I am often puzzled why elementary schools don't have a "math specialist" on staff or a travelling one. My students tell me that their elementary teachers couldn't teach fractions or other concepts. The topic of estimation seems to have been lost. Finding factors by using the nearest square root as well.

I encourage my students to use their calculators on the SAT's when they are feeling fear - basic math concepts seem to vanish. I focus on using the TI's lists, plots, and other conceptual abilities.

Overall, though, I wonder why the calculators even appear in elementary school. That is quite puzzling.

I do note though, Darren, that the article you quoted from did state at the end that there is a place for calculators.

Of course there's a place for them. The debate is where.

Calculators are actively discouraged in the lower grades in California's K-12 Math Standards. In fact, I don't think the word calculator is used at all until 6th grade (don't have the standards in front of me, but that's my recollection), and I can't even remember why it would be then.

As for using a calculator when students feel fear, when math concepts vanish--they won't vanish when students have mastered them. That's kinda the definition of mastery!

I had a lengthy discussion with a parent on this topic this afternoon. I'll write a post about it at a later date.
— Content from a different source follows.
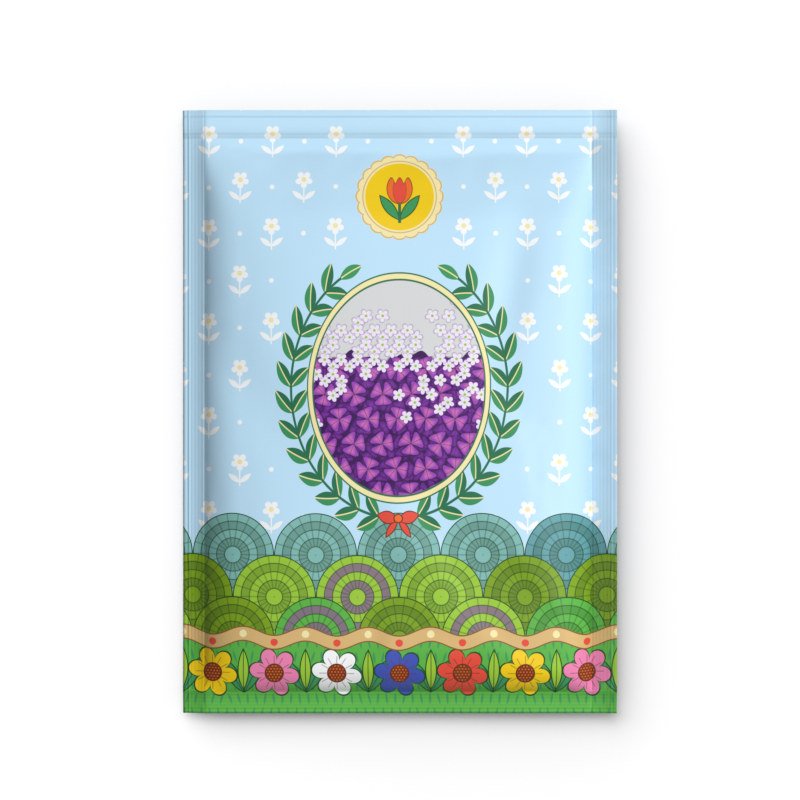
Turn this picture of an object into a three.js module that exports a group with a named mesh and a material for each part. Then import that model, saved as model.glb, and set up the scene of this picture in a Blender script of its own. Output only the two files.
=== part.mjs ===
// A sealed film packet of oxalis bulbs, lying on its back with its printed face up.
//
// Millimetres, +Z up, +Y towards the head of the packet. The origin is on the surface that the
// packet lies on, below the middle of its outline. Two films meet in four pressed seals. Between
// the seals the front film is crowned over the air inside, and the back film bellies down to the
// surface. Five scaly bulbs lie loose on the back film.

import * as THREE from 'three';
import { mergeGeometries, mergeVertices } from 'three/addons/utils/BufferGeometryUtils.js';

// The outline and the films.
const PACKET_WIDTH = 130;
const PACKET_LENGTH = 180.6;
const FILM = 0.6; // measured straight up
const SEAL_GAP = 0.3; // between the two films
const SEAL_HEIGHT = 7.4; // from the surface to the middle of the seals
const FACE_RISE = 11; // of the front film above its seals
const BACK_SAG = 7.3; // of the back film below its seals, before the surface flattens it
const PANEL_COLUMNS = 14; // facets of the crowned panel, across and along
const PANEL_ROWS = 20;

// The crown is the sum of a rim, which rises close to the seals all round, and a body, which the
// bulbs fill out towards the foot. At the sides and the foot a higher power keeps a film flat for
// longer and then steeper. At the head a strip stays flat, and then the film rises in a rounded ramp.
const RIM_SHARE = 0.49;
const RIM_ROUNDING = { left: 10, right: 20, foot: 24, headRamp: 0.24 };
const BODY_ROUNDING = { left: 2.5, right: 10, foot: 14, headRamp: 0.68 };
const HEAD_STRIP = 0.03; // as a share of half the panel's length, like the ramps
const HEAD_POWER = 1.4; // of the ramps

// The seals. Each has a plain margin at the cut edge, then pressed ribs, then a plain land. It falls
// by one slope where it leaves the panel, and by another at its cut edge. Below 0 it rises.
const RIB_PITCH = 1.05;
const RIB_HEIGHT = 0.22;
const LEFT_SEAL = { width: 6.7, margin: 1.35, ribs: 5, slope: 0.6, edgeSlope: 0.14 };
const RIGHT_SEAL = { width: 7.5, margin: 1.15, ribs: 6, slope: -0.08, edgeSlope: -0.17 };
const FOOT_SEAL = { width: 6.6, margin: 1.25, ribs: 5, slope: 0.55, edgeSlope: -0.15 };
const HEAD_SEAL = { width: 8.4, margin: 1.9, ribs: 5, slope: -0.18, edgeSlope: 0.06 };

// Soft dents in the front film: the middle, the two half lengths, the turn and the depth.
const DENTS = [
  { x: -43, y: 4, along: 27, across: 10.5, turn: -54, depth: 1.3 }, // slants in from the left flank
  { x: 32.5, y: 36, along: 23, across: 6.2, turn: 81, depth: 1.4 }, // runs down the right of the face
];

// The bulbs, by length and greatest thickness, the place of the middle, and the turn of the tip.
const BULBS = [
  { length: 34, girth: 10.5, x: -18, y: -42, turn: 25 },
  { length: 29, girth: 9.6, x: 12, y: -51, turn: -15 },
  { length: 36, girth: 11, x: 21, y: -22, turn: 70 },
  { length: 26, girth: 9, x: -22, y: -14, turn: 130 },
  { length: 31, girth: 10, x: 2, y: 7, turn: 190 },
];
const BULB_GAP = 0.3; // between a bulb and the film below it
const SCALE_ROWS = 8; // of a bulb, from its base to its tip
const SCALES_ROUND = 4; // in each row
const FACETS_PER_SCALE = 4;
const SCALE_LIFT = 0.16; // of the free edge of a scale, as a share of the radius there
const SCALE_POINT = 0.6; // how far a scale reaches past its neighbours' edges, in rows

const FILM_FINISH = { color: 0xbfe0f2, roughness: 0.5, metalness: 0 };
const BACK_FINISH = { color: 0x9fd0ea, roughness: 0.5, metalness: 0 };
const BULB_FINISH = { color: 0xa9705c, roughness: 0.8, metalness: 0 };

// The cut edges, and the inner lines of the seals where the crowned panel starts.
const EDGE = { left: -PACKET_WIDTH / 2, right: PACKET_WIDTH / 2, foot: -PACKET_LENGTH / 2, head: PACKET_LENGTH / 2 };
const PANEL = {
  left: EDGE.left + LEFT_SEAL.width,
  right: EDGE.right - RIGHT_SEAL.width,
  foot: EDGE.foot + FOOT_SEAL.width,
  head: EDGE.head - HEAD_SEAL.width,
};

// How far a point is between two lines, from -1 at the first to 1 at the second.
const between = (value, first, second) => (2 * value - first - second) / (second - first);

// How much of a crown is left at a point, from 0 on the seals and outside them to 1 in the middle.
function rounded(x, y, rounding) {
  const across = between(x, PANEL.left, PANEL.right);
  const along = between(y, PANEL.foot, PANEL.head);
  const fade = (place, power) => Math.max(0, 1 - Math.abs(place) ** power);
  const downRamp = THREE.MathUtils.clamp(1 - (1 - HEAD_STRIP - along) / rounding.headRamp, 0, 1);
  return fade(across, across < 0 ? rounding.left : rounding.right)
    * fade(Math.min(0, along), rounding.foot) * fade(downRamp, HEAD_POWER);
}

// The crown of the panel, from 0 on the seals and outside them to 1 in the middle.
const crown = (x, y) =>
  RIM_SHARE * rounded(x, y, RIM_ROUNDING) + (1 - RIM_SHARE) * rounded(x, y, BODY_ROUNDING);

// How far the four seals have fallen below the panel's lines at a point.
function sealFall(x, y) {
  const fall = (seal, outward) => {
    const share = Math.max(0, outward) / seal.width;
    return seal.width * (seal.slope * share + ((seal.edgeSlope - seal.slope) * share ** 1.7) / 1.7);
  };
  return fall(LEFT_SEAL, PANEL.left - x) + fall(RIGHT_SEAL, x - PANEL.right)
    + fall(FOOT_SEAL, PANEL.foot - y) + fall(HEAD_SEAL, y - PANEL.head);
}

// The depth of the soft dents at a point of the face.
function dentDepth(x, y) {
  let depth = 0;
  for (const dent of DENTS) {
    const turn = THREE.MathUtils.degToRad(dent.turn);
    const offset = new THREE.Vector2(x - dent.x, y - dent.y).rotateAround(new THREE.Vector2(), -turn);
    depth += dent.depth * Math.exp(-((offset.x / dent.along) ** 2) - (offset.y / dent.across) ** 2);
  }
  return depth;
}

// The height of the ribs of one seal, at a distance in from the cut edge that it runs along.
function ribHeight(seal, inward) {
  const turns = (inward - seal.margin) / RIB_PITCH;
  if (turns <= 0 || turns >= seal.ribs) return 0;
  const place = turns - Math.floor(turns);
  return RIB_HEIGHT * (1 - Math.abs(2 * place - 1));
}

// The height of the ribs at a point. Where two seals cross, the higher rib shows.
function ribs(x, y) {
  return Math.max(
    ribHeight(LEFT_SEAL, x - EDGE.left),
    ribHeight(RIGHT_SEAL, EDGE.right - x),
    ribHeight(FOOT_SEAL, y - EDGE.foot),
    ribHeight(HEAD_SEAL, EDGE.head - y),
  );
}

// The height of the middle of the seals, which both films start from.
const seam = (x, y) => SEAL_HEIGHT - sealFall(x, y);

const faceInner = (x, y) =>
  seam(x, y) + SEAL_GAP / 2 + crown(x, y) * FACE_RISE - rounded(x, y, RIM_ROUNDING) * dentDepth(x, y);
const faceOuter = (x, y) => faceInner(x, y) + FILM + ribs(x, y);
const backOuter = (x, y) =>
  Math.max(0, seam(x, y) - SEAL_GAP / 2 - FILM - crown(x, y) * BACK_SAG) - ribs(x, y);
const backInner = (x, y) => backOuter(x, y) + ribs(x, y) + FILM;

// The lines of a seal, inward from its cut edge: the margin, then each foot and crest of its ribs.
function sealLines(seal) {
  const lines = [0];
  for (let half = 0; half <= 2 * seal.ribs; half += 1) lines.push(seal.margin + (half * RIB_PITCH) / 2);
  return lines;
}

// The lines of the panel, from one seal to the other, closer together on the steep flanks.
function panelLines(first, second, count) {
  return Array.from({ length: count + 1 }, (_, index) => {
    const share = (1 - Math.cos((Math.PI * index) / count)) / 2;
    return first + share * (second - first);
  });
}

// The lines that cross each film, from one cut edge to the other.
function filmLines(edges, seals, panel) {
  return [
    ...sealLines(seals[0]).map((inward) => edges[0] + inward),
    ...panel,
    ...sealLines(seals[1]).map((inward) => edges[1] - inward).reverse(),
  ];
}

const LINES = {
  x: filmLines([EDGE.left, EDGE.right], [LEFT_SEAL, RIGHT_SEAL], panelLines(PANEL.left, PANEL.right, PANEL_COLUMNS)),
  y: filmLines([EDGE.foot, EDGE.head], [FOOT_SEAL, HEAD_SEAL], panelLines(PANEL.foot, PANEL.head, PANEL_ROWS)),
};

// The place and the face order alone, so that meshes can be joined at their shared points.
function bare(geometry) {
  geometry.deleteAttribute('normal');
  geometry.deleteAttribute('uv');
  return geometry;
}

// Turns every face of a mesh round.
function flipped(geometry) {
  const order = geometry.index.array;
  for (let i = 0; i < order.length; i += 3) [order[i + 1], order[i + 2]] = [order[i + 2], order[i + 1]];
  return geometry;
}

// A sheet of facets over the grid of lines, at the height that a function gives.
function sheet(height) {
  const columns = LINES.x.length;
  const geometry = new THREE.PlaneGeometry(1, 1, columns - 1, LINES.y.length - 1);
  const points = geometry.attributes.position;
  const fromHead = LINES.y.toReversed();
  for (let i = 0; i < points.count; i += 1) {
    const x = LINES.x[i % columns];
    const y = fromHead[Math.floor(i / columns)];
    points.setXYZ(i, x, y, height(x, y));
  }
  return bare(geometry);
}

// The wall along one cut edge, from a corner of the outline to the next one round.
function cutWall(start, end, upper, lower) {
  const run = end.clone().sub(start);
  const direction = run.clone().normalize();
  // The crossing lines of a sheet, as distances from the start, in order, each with its height.
  const profile = (height) => {
    const stops = Math.abs(direction.x) > Math.abs(direction.y)
      ? LINES.x.map((x) => (x - start.x) * direction.x)
      : LINES.y.map((y) => (y - start.y) * direction.y);
    return stops.sort((a, b) => a - b).map((stop) => {
      const place = start.clone().addScaledVector(direction, stop);
      return new THREE.Vector2(stop, height(place.x, place.y));
    });
  };
  const outline = [...profile(lower), ...profile(upper).reverse()];
  const up = new THREE.Vector3(0, 0, 1);
  const place = new THREE.Matrix4()
    .makeBasis(direction, up, direction.clone().cross(up))
    .setPosition(start);
  return bare(new THREE.ShapeGeometry(new THREE.Shape(outline))).applyMatrix4(place);
}

// One film as a closed body, between an upper and a lower sheet.
function film(name, finish, upper, lower) {
  const corners = [
    new THREE.Vector3(EDGE.left, EDGE.foot, 0),
    new THREE.Vector3(EDGE.right, EDGE.foot, 0),
    new THREE.Vector3(EDGE.right, EDGE.head, 0),
    new THREE.Vector3(EDGE.left, EDGE.head, 0),
  ];
  const walls = corners.map((corner, i) =>
    cutWall(corner, corners[(i + 1) % corners.length], upper, lower));
  const body = mergeVertices(
    mergeGeometries([sheet(upper), flipped(sheet(lower)), ...walls]),
    1e-3,
  );
  body.computeVertexNormals();
  const mesh = new THREE.Mesh(body, new THREE.MeshStandardMaterial(finish));
  mesh.name = name;
  return mesh;
}

// The radius of a bulb at a share of its length from the base, without its scales.
function bulbRadius(bulb, share) {
  return (bulb.girth / 2 / (1 + SCALE_LIFT)) * Math.sin(Math.PI * share ** 0.75) ** 0.62;
}

// A bulb as a lathed body. Each row of scales swells towards its free edge and then drops back
// under the next row, and the edge reaches further towards the tip in the middle of each scale.
function bulbBody(bulb) {
  const profile = [new THREE.Vector2(0, 0)];
  for (let row = 0; row < SCALE_ROWS; row += 1) {
    const foot = (row + 0.25) / (SCALE_ROWS + 0.5);
    const edge = (row + 0.9) / (SCALE_ROWS + 0.5);
    profile.push(new THREE.Vector2(bulbRadius(bulb, foot), foot * bulb.length));
    profile.push(new THREE.Vector2(bulbRadius(bulb, edge) * (1 + SCALE_LIFT), edge * bulb.length));
  }
  profile.push(new THREE.Vector2(0, bulb.length));
  const body = new THREE.LatheGeometry(profile, SCALES_ROUND * FACETS_PER_SCALE);
  const points = body.attributes.position;
  const rowLength = bulb.length / (SCALE_ROWS + 0.5);
  for (let i = 0; i < points.count; i += 1) {
    const ring = i % profile.length;
    const isEdge = ring > 0 && ring < profile.length - 1 && ring % 2 === 0;
    if (!isEdge) continue;
    const around = Math.atan2(points.getX(i), points.getZ(i));
    const halfTurn = (ring / 2) % 2 === 0 ? Math.PI : 0; // every other row sits between the last
    const lobe = (1 + Math.cos(SCALES_ROUND * around + halfTurn)) / 2;
    const swell = 1 - (1 - lobe) * SCALE_LIFT * 0.6;
    points.setXYZ(
      i,
      points.getX(i) * swell,
      points.getY(i) + (lobe - 0.5) * SCALE_POINT * rowLength * 0.8,
      points.getZ(i) * swell,
    );
  }
  return mergeVertices(bare(body), 1e-3);
}

// A bulb laid down on the back film, pointing the way that it is turned.
function bulbNode(bulb, index) {
  const body = bulbBody(bulb);
  body.translate(0, -bulb.length / 2, 0);
  body.rotateZ(THREE.MathUtils.degToRad(bulb.turn - 90));
  body.computeBoundingBox();
  const mesh = new THREE.Mesh(body, new THREE.MeshStandardMaterial(BULB_FINISH));
  mesh.name = `bulb_${index + 1}`;
  mesh.position.set(bulb.x, bulb.y, FILM + BULB_GAP - body.boundingBox.min.z);
  body.computeVertexNormals();
  return mesh;
}

const packet = new THREE.Group();
packet.name = 'bulb_packet';
packet.add(film('front_film', FILM_FINISH, faceOuter, faceInner));
packet.add(film('back_film', BACK_FINISH, backInner, backOuter));
packet.add(...BULBS.map(bulbNode));

export default packet;
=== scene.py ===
"""The looks of a sealed film packet of flower bulbs, lying on its back with its printed face up.

Two thin printed films meet in four pressed seals, over air and five loose scaly bulbs. The classes
hold their sizes in millimetres, and the flat print is drawn in them. The meshes are in metres, in the
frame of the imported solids.
"""

import logging
import math
from collections.abc import Callable
from dataclasses import dataclass, field
from enum import Enum

import bpy
import numpy as np
from bpy.types import Light, Material, Mesh, Node, NodeSocket, NodeTree, Object
from mathutils import Matrix, Vector
from mathutils.bvhtree import BVHTree


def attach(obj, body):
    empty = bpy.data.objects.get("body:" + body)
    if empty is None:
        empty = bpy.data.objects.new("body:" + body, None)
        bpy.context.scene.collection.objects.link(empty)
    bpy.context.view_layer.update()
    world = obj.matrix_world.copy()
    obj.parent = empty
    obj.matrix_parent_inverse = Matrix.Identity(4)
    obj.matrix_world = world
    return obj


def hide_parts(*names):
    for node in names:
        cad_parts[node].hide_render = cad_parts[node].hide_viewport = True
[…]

Elaine S., in my classes I refer to the calculator as a "devilbox" or as a "boxo del Diablo".

Seriously, I do.

When my oldest child hit third grade, around 12 years ago, I was appalled that instead of using rote memorization, multiplication was taught as a three week unit. Sure, the concept can be taught, but in life there are such things as social security numbers, addresses, alphabets, and phone numbers which must be learned by memory. I was one of the guinea pigs for "New Math". We did multiplication tables writing one a day while the teacher took up lunch money. To this day I can multiply and divide in my head. My own kids have to use a calculator for EVERYTHING. It's great to check facts for accuracy or for balancing a chemistry or physics equation, but honestly, most people should be able to calculate a 15% tip without using one.